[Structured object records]
——

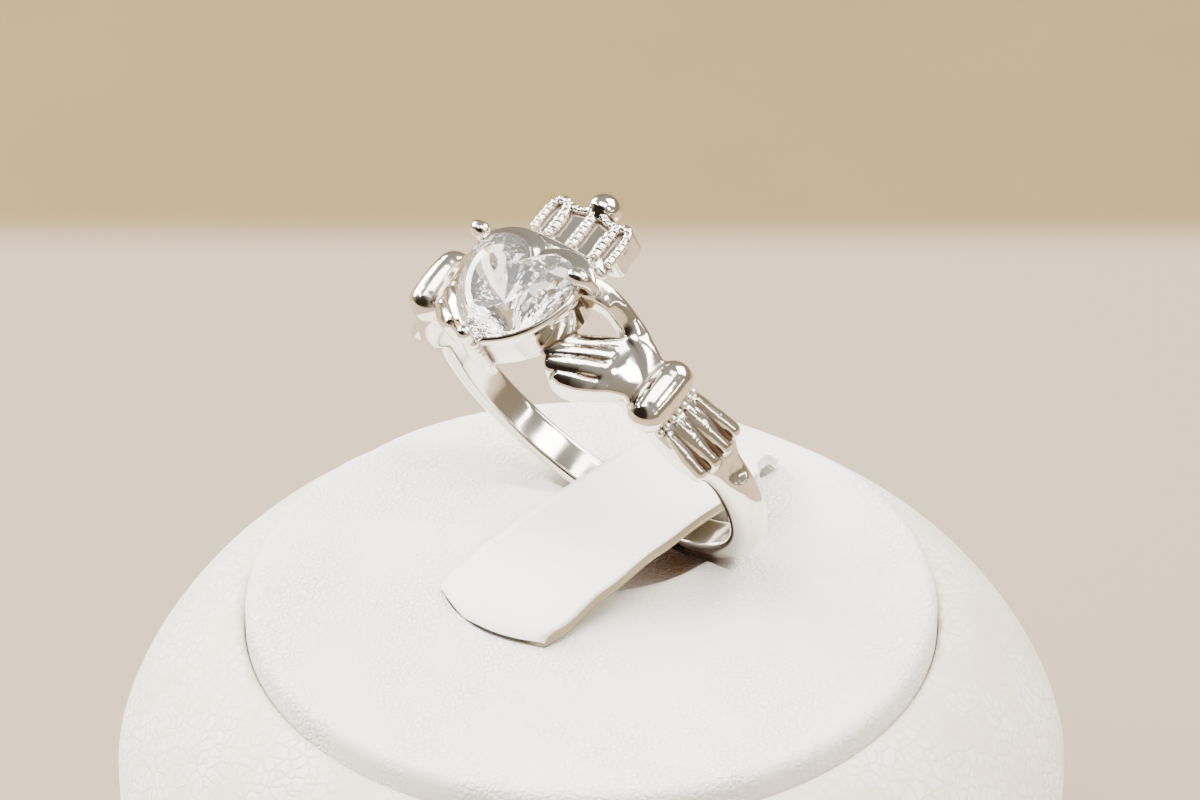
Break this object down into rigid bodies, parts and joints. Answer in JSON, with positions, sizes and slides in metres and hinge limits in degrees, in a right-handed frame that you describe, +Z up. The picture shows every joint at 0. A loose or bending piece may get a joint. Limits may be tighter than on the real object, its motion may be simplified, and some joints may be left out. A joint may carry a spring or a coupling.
{
  "type": "claddagh ring on a ring display stand",
  "caption": "Claddagh ring with two hands that hold a crowned heart stone, clipped leaning on a round leatherette ring stand.",
  "frame": {"origin": "centre of the stand's underside, where it rests", "axes": "+Z up out of the stand; +X across the ring's finger hollow; +Y along the leather clip from its free end to its root"},
  "size_m": [0.0474, 0.0474, 0.0479],
  "materials": {
    "stand_leatherette": "white leatherette with a fine grain, satin",
    "clip_leatherette": "white leatherette with a pebbled grain, satin",
    "silver": "cast sterling silver, polished",
    "heart_stone": "clear cubic zirconia, faceted"
  },
  "bodies": {
    "root": {"stand_base": "stand_leatherette", "stand_top": "stand_leatherette", "ring_clip": "clip_leatherette", "ring": "silver", "heart_stone": "heart_stone"}
  },
  "joints": []
}
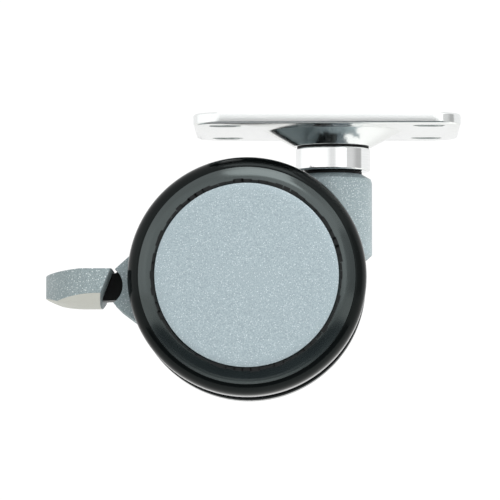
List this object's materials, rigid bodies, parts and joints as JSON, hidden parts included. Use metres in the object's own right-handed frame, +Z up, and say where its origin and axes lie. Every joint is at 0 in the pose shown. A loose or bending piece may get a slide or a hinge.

——

EXERCISE GOAL: Restate the listing in full, word for word.

WRITTEN SOLUTION:
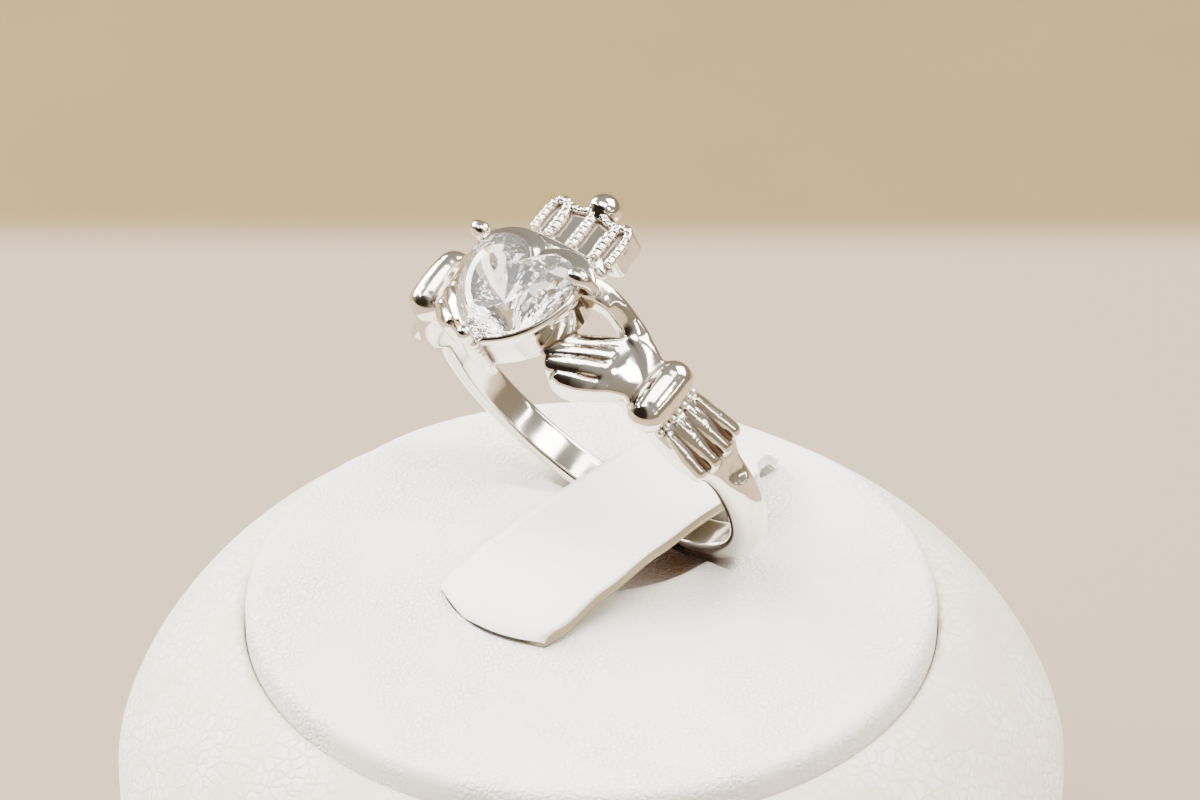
Break this object down into rigid bodies, parts and joints. Answer in JSON, with positions, sizes and slides in metres and hinge limits in degrees, in a right-handed frame that you describe, +Z up. The picture shows every joint at 0. A loose or bending piece may get a joint. Limits may be tighter than on the real object, its motion may be simplified, and some joints may be left out. A joint may carry a spring or a coupling.
{
  "type": "claddagh ring on a ring display stand",
  "caption": "Claddagh ring with two hands that hold a crowned heart stone, clipped leaning on a round leatherette ring stand.",
  "frame": {"origin": "centre of the stand's underside, where it rests", "axes": "+Z up out of the stand; +X across the ring's finger hollow; +Y along the leather clip from its free end to its root"},
  "size_m": [0.0474, 0.0474, 0.0479],
  "materials": {
    "stand_leatherette": "white leatherette with a fine grain, satin",
    "clip_leatherette": "white leatherette with a pebbled grain, satin",
    "silver": "cast sterling silver, polished",
    "heart_stone": "clear cubic zirconia, faceted"
  },
  "bodies": {
    "root": {"stand_base": "stand_leatherette", "stand_top": "stand_leatherette", "ring_clip": "clip_leatherette", "ring": "silver", "heart_stone": "heart_stone"}
  },
  "joints": []
}
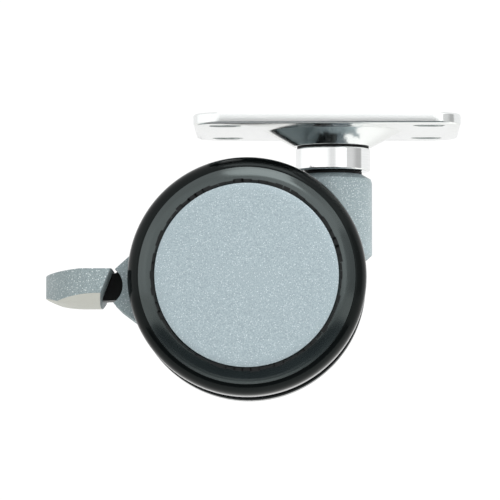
List this object's materials, rigid bodies, parts and joints as JSON, hidden parts included. Use metres in the object's own right-handed frame, +Z up, and say where its origin and axes lie. Every joint is at 0 in the pose shown. A loose or bending piece may get a slide or a hinge.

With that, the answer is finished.